-- Begin --

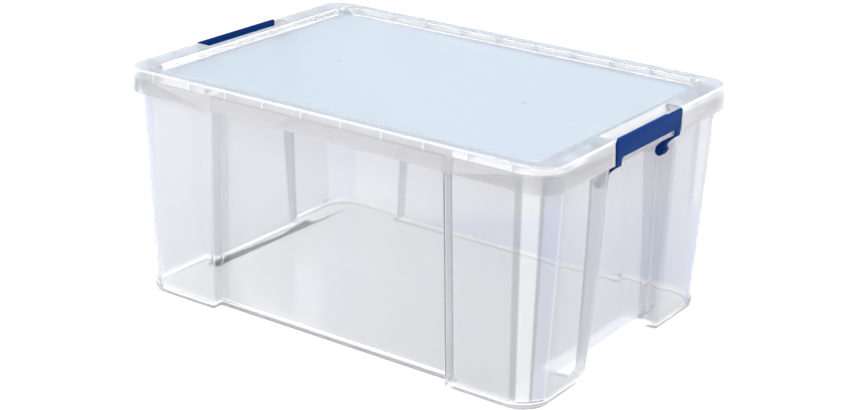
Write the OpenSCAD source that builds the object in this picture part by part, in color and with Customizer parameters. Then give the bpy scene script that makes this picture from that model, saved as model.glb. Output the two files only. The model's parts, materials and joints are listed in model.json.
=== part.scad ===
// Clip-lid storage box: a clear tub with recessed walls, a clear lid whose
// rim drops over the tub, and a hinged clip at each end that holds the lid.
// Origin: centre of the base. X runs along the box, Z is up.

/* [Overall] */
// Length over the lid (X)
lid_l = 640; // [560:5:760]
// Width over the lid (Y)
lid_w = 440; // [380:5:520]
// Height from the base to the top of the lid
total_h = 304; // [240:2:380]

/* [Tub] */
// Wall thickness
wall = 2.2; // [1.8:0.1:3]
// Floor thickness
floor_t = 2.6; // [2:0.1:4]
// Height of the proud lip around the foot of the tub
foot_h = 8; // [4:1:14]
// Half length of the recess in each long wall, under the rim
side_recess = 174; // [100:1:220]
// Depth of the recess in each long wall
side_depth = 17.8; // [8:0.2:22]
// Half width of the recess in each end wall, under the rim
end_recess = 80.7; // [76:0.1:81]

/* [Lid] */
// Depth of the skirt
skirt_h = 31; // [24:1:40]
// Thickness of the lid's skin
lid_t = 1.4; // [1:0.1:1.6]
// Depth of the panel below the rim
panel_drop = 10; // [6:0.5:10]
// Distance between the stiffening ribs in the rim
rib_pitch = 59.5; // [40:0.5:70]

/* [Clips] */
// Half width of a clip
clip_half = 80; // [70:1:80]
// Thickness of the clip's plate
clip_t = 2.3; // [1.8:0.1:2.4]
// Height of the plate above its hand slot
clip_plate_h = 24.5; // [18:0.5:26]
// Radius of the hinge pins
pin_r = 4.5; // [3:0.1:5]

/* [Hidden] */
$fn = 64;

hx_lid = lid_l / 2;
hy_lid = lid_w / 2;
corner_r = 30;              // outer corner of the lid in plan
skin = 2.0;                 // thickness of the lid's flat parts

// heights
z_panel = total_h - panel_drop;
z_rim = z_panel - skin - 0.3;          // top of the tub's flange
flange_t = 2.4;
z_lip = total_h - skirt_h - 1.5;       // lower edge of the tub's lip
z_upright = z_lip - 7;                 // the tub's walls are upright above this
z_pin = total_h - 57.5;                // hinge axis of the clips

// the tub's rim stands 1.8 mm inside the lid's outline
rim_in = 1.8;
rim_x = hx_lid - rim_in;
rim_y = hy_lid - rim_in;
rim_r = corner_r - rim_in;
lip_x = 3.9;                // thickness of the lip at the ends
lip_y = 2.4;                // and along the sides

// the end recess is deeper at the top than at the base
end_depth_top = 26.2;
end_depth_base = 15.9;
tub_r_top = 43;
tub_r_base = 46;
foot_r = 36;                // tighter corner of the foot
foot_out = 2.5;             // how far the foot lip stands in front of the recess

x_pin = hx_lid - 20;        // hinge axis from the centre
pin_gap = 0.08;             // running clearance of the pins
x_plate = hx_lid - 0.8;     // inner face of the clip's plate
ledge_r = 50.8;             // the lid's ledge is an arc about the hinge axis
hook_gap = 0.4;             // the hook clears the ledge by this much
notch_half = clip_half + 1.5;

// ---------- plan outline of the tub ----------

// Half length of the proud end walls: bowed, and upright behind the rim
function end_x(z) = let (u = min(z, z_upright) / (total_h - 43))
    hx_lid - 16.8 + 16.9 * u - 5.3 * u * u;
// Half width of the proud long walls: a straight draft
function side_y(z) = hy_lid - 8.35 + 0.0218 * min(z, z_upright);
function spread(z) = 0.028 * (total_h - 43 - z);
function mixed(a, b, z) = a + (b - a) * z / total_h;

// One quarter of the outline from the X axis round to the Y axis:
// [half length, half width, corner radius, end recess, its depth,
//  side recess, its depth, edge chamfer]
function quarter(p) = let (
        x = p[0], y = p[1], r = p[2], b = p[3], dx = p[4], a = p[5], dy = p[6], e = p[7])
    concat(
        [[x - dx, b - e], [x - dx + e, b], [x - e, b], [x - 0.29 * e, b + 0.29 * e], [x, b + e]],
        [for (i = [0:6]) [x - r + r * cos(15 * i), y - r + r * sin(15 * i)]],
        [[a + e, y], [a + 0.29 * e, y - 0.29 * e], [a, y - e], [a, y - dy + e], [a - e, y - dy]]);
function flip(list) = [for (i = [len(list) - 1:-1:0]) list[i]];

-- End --

Output the listing above exactly as it appears.

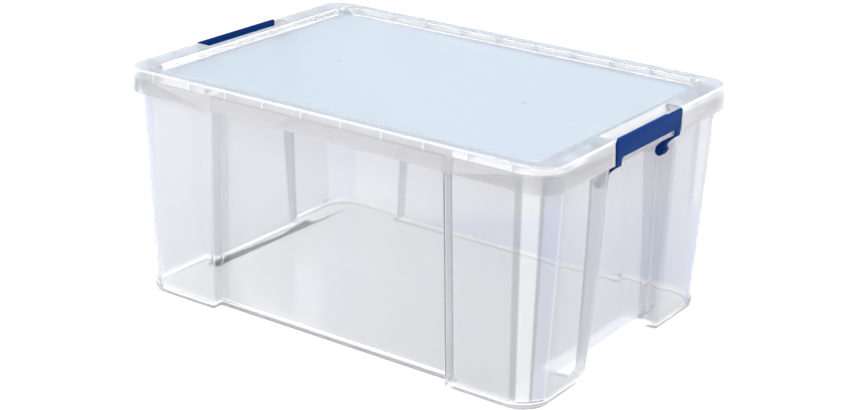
Write the OpenSCAD source that builds the object in this picture part by part, in color and with Customizer parameters. Then give the bpy scene script that makes this picture from that model, saved as model.glb. Output the two files only. The model's parts, materials and joints are listed in model.json.
=== part.scad ===
// Clip-lid storage box: a clear tub with recessed walls, a clear lid whose
// rim drops over the tub, and a hinged clip at each end that holds the lid.
// Origin: centre of the base. X runs along the box, Z is up.

/* [Overall] */
// Length over the lid (X)
lid_l = 640; // [560:5:760]
// Width over the lid (Y)
lid_w = 440; // [380:5:520]
// Height from the base to the top of the lid
total_h = 304; // [240:2:380]

/* [Tub] */
// Wall thickness
wall = 2.2; // [1.8:0.1:3]
// Floor thickness
floor_t = 2.6; // [2:0.1:4]
// Height of the proud lip around the foot of the tub
foot_h = 8; // [4:1:14]
// Half length of the recess in each long wall, under the rim
side_recess = 174; // [100:1:220]
// Depth of the recess in each long wall
side_depth = 17.8; // [8:0.2:22]
// Half width of the recess in each end wall, under the rim
end_recess = 80.7; // [76:0.1:81]

/* [Lid] */
// Depth of the skirt
skirt_h = 31; // [24:1:40]
// Thickness of the lid's skin
lid_t = 1.4; // [1:0.1:1.6]
// Depth of the panel below the rim
panel_drop = 10; // [6:0.5:10]
// Distance between the stiffening ribs in the rim
rib_pitch = 59.5; // [40:0.5:70]

/* [Clips] */
// Half width of a clip
clip_half = 80; // [70:1:80]
// Thickness of the clip's plate
clip_t = 2.3; // [1.8:0.1:2.4]
// Height of the plate above its hand slot
clip_plate_h = 24.5; // [18:0.5:26]
// Radius of the hinge pins
pin_r = 4.5; // [3:0.1:5]

/* [Hidden] */
$fn = 64;

hx_lid = lid_l / 2;
hy_lid = lid_w / 2;
corner_r = 30;              // outer corner of the lid in plan
skin = 2.0;                 // thickness of the lid's flat parts

// heights
z_panel = total_h - panel_drop;
z_rim = z_panel - skin - 0.3;          // top of the tub's flange
flange_t = 2.4;
z_lip = total_h - skirt_h - 1.5;       // lower edge of the tub's lip
z_upright = z_lip - 7;                 // the tub's walls are upright above this
z_pin = total_h - 57.5;                // hinge axis of the clips

// the tub's rim stands 1.8 mm inside the lid's outline
rim_in = 1.8;
rim_x = hx_lid - rim_in;
rim_y = hy_lid - rim_in;
rim_r = corner_r - rim_in;
lip_x = 3.9;                // thickness of the lip at the ends
lip_y = 2.4;                // and along the sides

// the end recess is deeper at the top than at the base
end_depth_top = 26.2;
end_depth_base = 15.9;
tub_r_top = 43;
tub_r_base = 46;
foot_r = 36;                // tighter corner of the foot
foot_out = 2.5;             // how far the foot lip stands in front of the recess

x_pin = hx_lid - 20;        // hinge axis from the centre
pin_gap = 0.08;             // running clearance of the pins
x_plate = hx_lid - 0.8;     // inner face of the clip's plate
ledge_r = 50.8;             // the lid's ledge is an arc about the hinge axis
hook_gap = 0.4;             // the hook clears the ledge by this much
notch_half = clip_half + 1.5;

// ---------- plan outline of the tub ----------

// Half length of the proud end walls: bowed, and upright behind the rim
function end_x(z) = let (u = min(z, z_upright) / (total_h - 43))
    hx_lid - 16.8 + 16.9 * u - 5.3 * u * u;
// Half width of the proud long walls: a straight draft
function side_y(z) = hy_lid - 8.35 + 0.0218 * min(z, z_upright);
function spread(z) = 0.028 * (total_h - 43 - z);
function mixed(a, b, z) = a + (b - a) * z / total_h;

// One quarter of the outline from the X axis round to the Y axis:
// [half length, half width, corner radius, end recess, its depth,
//  side recess, its depth, edge chamfer]
function quarter(p) = let (
        x = p[0], y = p[1], r = p[2], b = p[3], dx = p[4], a = p[5], dy = p[6], e = p[7])
    concat(
        [[x - dx, b - e], [x - dx + e, b], [x - e, b], [x - 0.29 * e, b + 0.29 * e], [x, b + e]],
        [for (i = [0:6]) [x - r + r * cos(15 * i), y - r + r * sin(15 * i)]],
        [[a + e, y], [a + 0.29 * e, y - 0.29 * e], [a, y - e], [a, y - dy + e], [a - e, y - dy]]);
function flip(list) = [for (i = [len(list) - 1:-1:0]) list[i]];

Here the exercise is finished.